Let’s look at the java.lang.Object‘s methods:
public class Object {
public final native Class<?> getClass()
public String toString()
public boolean equals(Object obj)
}
These methods reference java.lang.Class and java.lang.String that must be loaded first. The JVM follows a lazy loading strategy, only loading classes when they’re actively referenced. However, the classes we discussed above in this section are eagerly loaded, as they’re fundamental to the JVM’s operation. The bootstrap class loader, instantiated during the JNI_CreateJavaVM(), handles all the class loading for a simple HelloWorld program.
3.5. Class Linking
Class Linking involves three sub-processes – Verification, Preparation, and Resolution. These steps don’t occur in order, as Resolution can happen anytime before Verification, to after class initialization. Verification ensures that the class structure is correct:
[class,init] Start class verification for: HelloWorld
[verification] Verifying class HelloWorld with new format
[verification] Verifying method HelloWorld.<init>()V
Classes inside the CDS have already been verified, so they skip this step, improving the startup performance. This is one of the key benefits of the CDS providers. During Preparation, the JVM initializes static fields with their default values. Any static variable without an explicit initializer gets its default value automatically.
At Resolution, the JVM resolves symbolic references in the Constant Pool. The Constant Pool stores all symbolic references for a class, and the JVM must resolve them before it can execute the corresponding instructions.
We can examine this using javap:
javap -verbose HelloWorld
This shows us the Constant Pool:
Constant pool:
#1 = Methodref #2.#3 // java/lang/Object."<init>":()V
#2 = Class #4 // java/lang/Object
#3 = NameAndType #5:#6 // "<init>":()V
#7 = Fieldref #8.#9 // java/lang/System.out:Ljava/io/PrintStream;
#13 = String #14 // Hello World
The constructor’s bytecode doesn’t directly contain addresses.

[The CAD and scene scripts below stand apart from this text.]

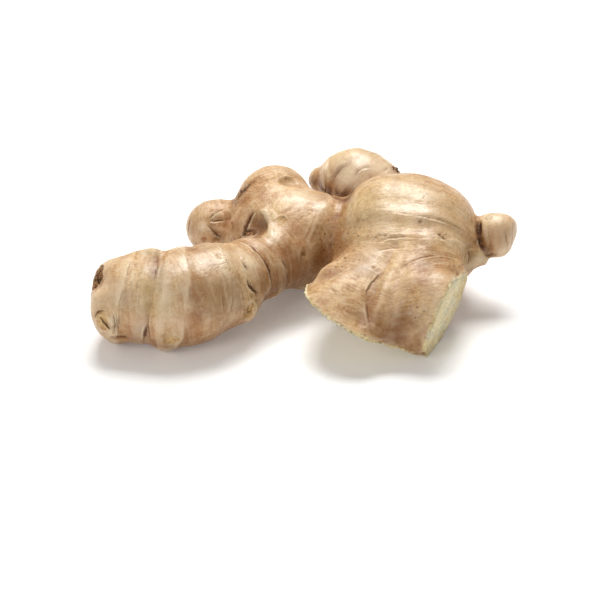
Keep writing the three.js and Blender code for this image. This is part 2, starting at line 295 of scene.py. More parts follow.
make_active(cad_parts["ginger_rhizome"])
bpy.ops.object.duplicate()
skin = bpy.context.object
skin.name = "skin"
skin.data.materials.clear()
bpy.ops.object.mode_set(mode="EDIT")
bpy.ops.mesh.select_all(action="SELECT")
bpy.ops.mesh.remove_doubles(threshold=MERGED_WITHIN)
bpy.ops.mesh.normals_make_consistent(inside=False)
bpy.ops.mesh.select_all(action="DESELECT")
bpy.ops.mesh.select_mode(type="EDGE")
bpy.ops.mesh.edges_select_sharp(sharpness=SHARP_EDGE)
bpy.ops.transform.edge_crease(value=1)
bpy.ops.object.mode_set(mode="OBJECT")
finish_with(skin, "SUBSURF", levels=1, render_levels=1)
finish_with(skin, "REMESH", mode="VOXEL", voxel_size=VOXEL)
print("skin:", len(skin.data.vertices), "points,", len(skin.data.polygons), "faces")

# %% Smooth away the facets, away from the cuts and the resting spots
SMOOTHING = 9
LEVELS = 10
KEPT_AT_CUTS = 0.6
KEPT_AT_TABLE = 0.2


def height_above(points, at, faces):
    """Each point's height above a plane, how far it is from a place on it, and the way it faces."""
    at = np.array(at) - CENTRE
    faces = np.array(faces) / np.linalg.norm(faces)
    return (points - at) @ faces, np.linalg.norm(points - at, axis=1), faces


def smooth_by(amount, rounds):
    """Smooths the skin, by an amount from 0 to 1 for each point."""
    group = skin.vertex_groups.new(name="smoothed")
    for level in range(LEVELS + 1):
        members = np.flatnonzero(np.round(amount * LEVELS) == level)
        group.add(members.tolist(), level / LEVELS, "REPLACE")
    finish_with(skin, "SMOOTH", factor=0.5, iterations=rounds, vertex_group=group.name)
    skin.vertex_groups.clear()


# Nothing moves close to a cut or to the table. Farther away the smoothing sets in gently.
points = coordinates(skin)
free = np.clip(points[:, 2] - KEPT_AT_TABLE, 0, 1)
for at, faces, reach in CUTS:
    height, far, _ = height_above(points, at, faces)
    beside = np.clip((np.abs(height) - KEPT_AT_CUTS) / 1.5, 0, 1)
    free = np.where(far < reach + 2, np.minimum(free, beside), free)
smooth_by(free, SMOOTHING)

# %% Even out the top of the body, which is round and full
TOP_OF_BODY = (38.5, -1.0, 46.3)
TOP_WIDTH = 13.5
TOP_SMOOTHING = 70

far = np.linalg.norm(coordinates(skin) - TOP_OF_BODY, axis=1)
smooth_by(np.exp(-((far / TOP_WIDTH) ** 2)), TOP_SMOOTHING)

# %% [markdown]
# ## Helpers for the fine relief
# Everything small is pushed in or out along the skin: the amount is worked out for all points at
# once. Uneven growth comes from a smooth noise. Hollows are found by comparing each point with the
# average of its neighbours.

# %% Relief helpers
EDGES = np.empty(len(skin.data.edges) * 2, np.int64)
skin.data.edges.foreach_get("vertices", EDGES)
EDGES = EDGES.reshape(-1, 2)
COUNT = len(skin.data.vertices)
NEIGHBOURS = np.bincount(EDGES.ravel(), minlength=COUNT)


def averaged(values, rounds):
    """Values spread over the neighbouring points, again and again."""
    values = np.array(values, float)
    if values.ndim == 2:
        return np.stack([averaged(column, rounds) for column in values.T], 1)
    for _ in range(rounds):
        total = np.bincount(EDGES[:, 0], values[EDGES[:, 1]], COUNT)
        total += np.bincount(EDGES[:, 1], values[EDGES[:, 0]], COUNT)
        values = 0.4 * values + 0.6 * total / NEIGHBOURS
    return values


def uneven(points, size, shift=0.0):
    """A smooth random number between about -1 and 1 that changes over a size in millimetres."""
    return np.array([noise.noise(p) for p in (points / size + shift).tolist()])


def step(low, high, values):
    """0 below low, 1 above high, and smooth between them. low may be the larger."""
    t = np.clip((values - low) / (high - low), 0, 1)
    return t * t * (3 - 2 * t)


def bell(values, width):
    """1 where the value is 0, falling off over a width."""
    return np.exp(-((values / width) ** 2))


# %% Where every point of the skin is on its finger
FINGERS_MEET_OVER = 1.6

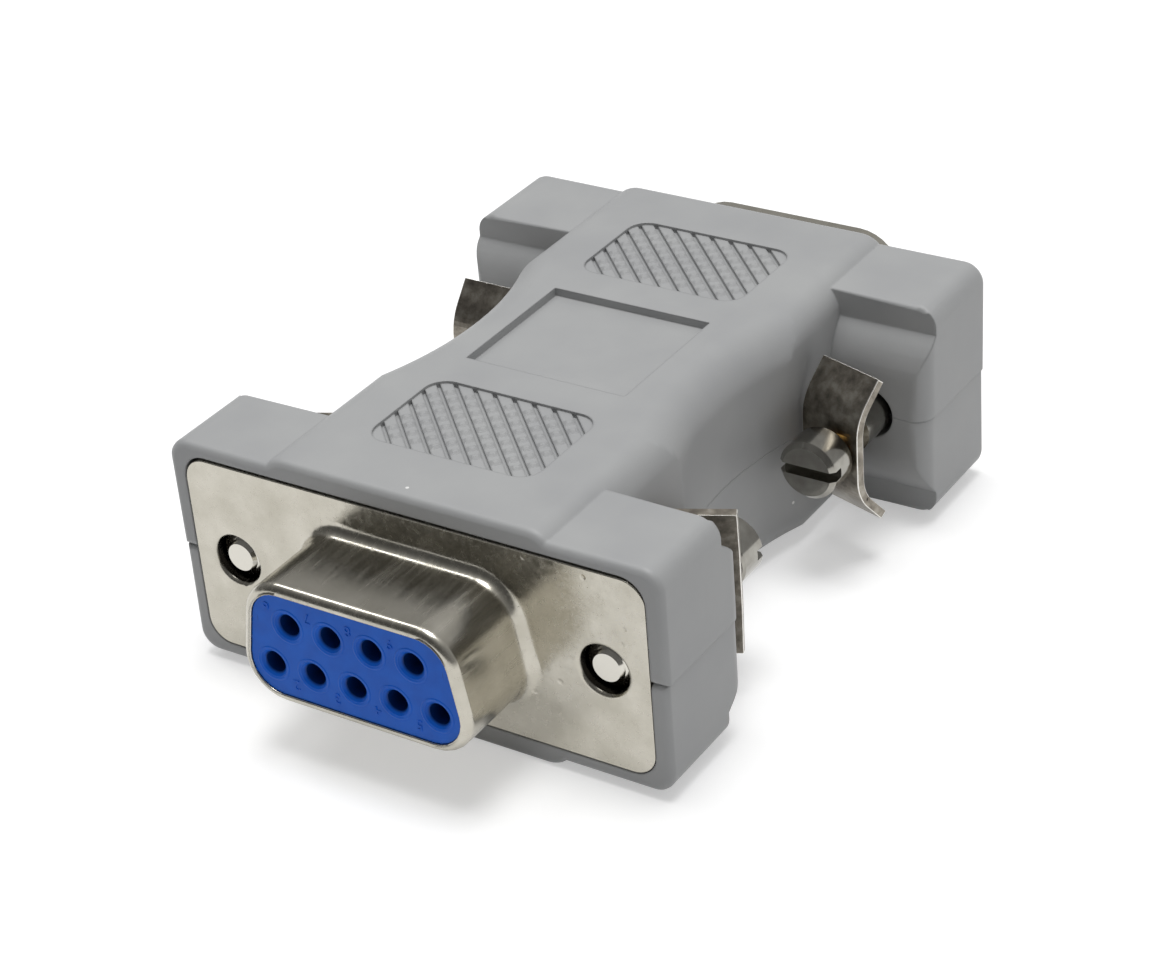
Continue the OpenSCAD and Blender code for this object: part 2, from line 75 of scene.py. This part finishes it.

It references symbolic entries in the Constant Pool (like #1), which describe methods and fields. During resolution, the JVM turns those symbolic entries into real memory references that can be executed:
public HelloWorld();
descriptor: ()V
flags: (0x0001) ACC_PUBLIC
Code:
stack=1, locals=1, args_size=1
0: aload_0
1: invokespecial #1 // Method java/lang/Object."<init>":()V
4: return
LineNumberTable:
line 2: 0
line 4: 4
The invokespecial instruction at line 1 references the Constant Pool entry #1, which provides the information needed to link to java.lang.Object’s constructor. The init indicates that this is a special method automatically generated by javac for each constructor. The JVM performs resolution lazily, triggering it only when it tries to execute an instruction in a class. Not all loaded classes will have their instructions executed.
3.6. Class Initialization
Class Initialization assigns values to static fields and executes static initializers. This is distinct from instance initialization, which occurs when we call a constructor. The special clinit method, which javac automatically generates, handles class initialization.
Even though the JVM’s startup is efficient, there’s room for improvement. Let’s see some pointers.
4.1. Impact of Class Loading
To measure the total time taken for the JVM to start, load classes, link them, and execute our simple program, we can use the system’s time utility:
time java HelloWorld
This measures the wall-clock time from the moment the JVM process starts to when it exits. It includes class loading, linking, JIT warm-up, and program execution – not just the user code. For HelloWorld, the JVM loads approximately 400-450 classes during startup. On modern hardware, this entire process completes in around 60 ms, even with verbose logging enabled.
4.2. Project Leyden
Project Leyden aims to reduce startup time, time-to-peak performance, and memory footprint. JDK 24 introduced JEP 483: Ahead-of-Time Class Loading and Linking, which performs these operations ahead of time rather than at startup.Â
This feature records the JVM behavior during a training run, stores that in a cache, and loads from that cache on subsequent startups. This will supersede the CDS acronym transition and ultimately lead to AOT to better encompass the new capabilities.
4.3. JVM Flags and Tuning
While there might be opportunities to optimize the startup performance through the use of static fields and initializers, we should approach this carefully. Spending time refactoring classes to push behavior into class loading phases might not yield measurable results. Given that most executed code comes from dependencies rather than our application code.
5. Conclusion
In this article, we explored the complex process the JVM goes through during startup, from validating user input to detecting the system resources to loading, linking, and initializing classes. We saw how the JVM prepares an entire runtime environment before executing our code, loading hundreds of classes, even for a simple HelloWorld application.
With upcoming improvements like Project Leyden’s AOT features, the startup performance will continue to improve.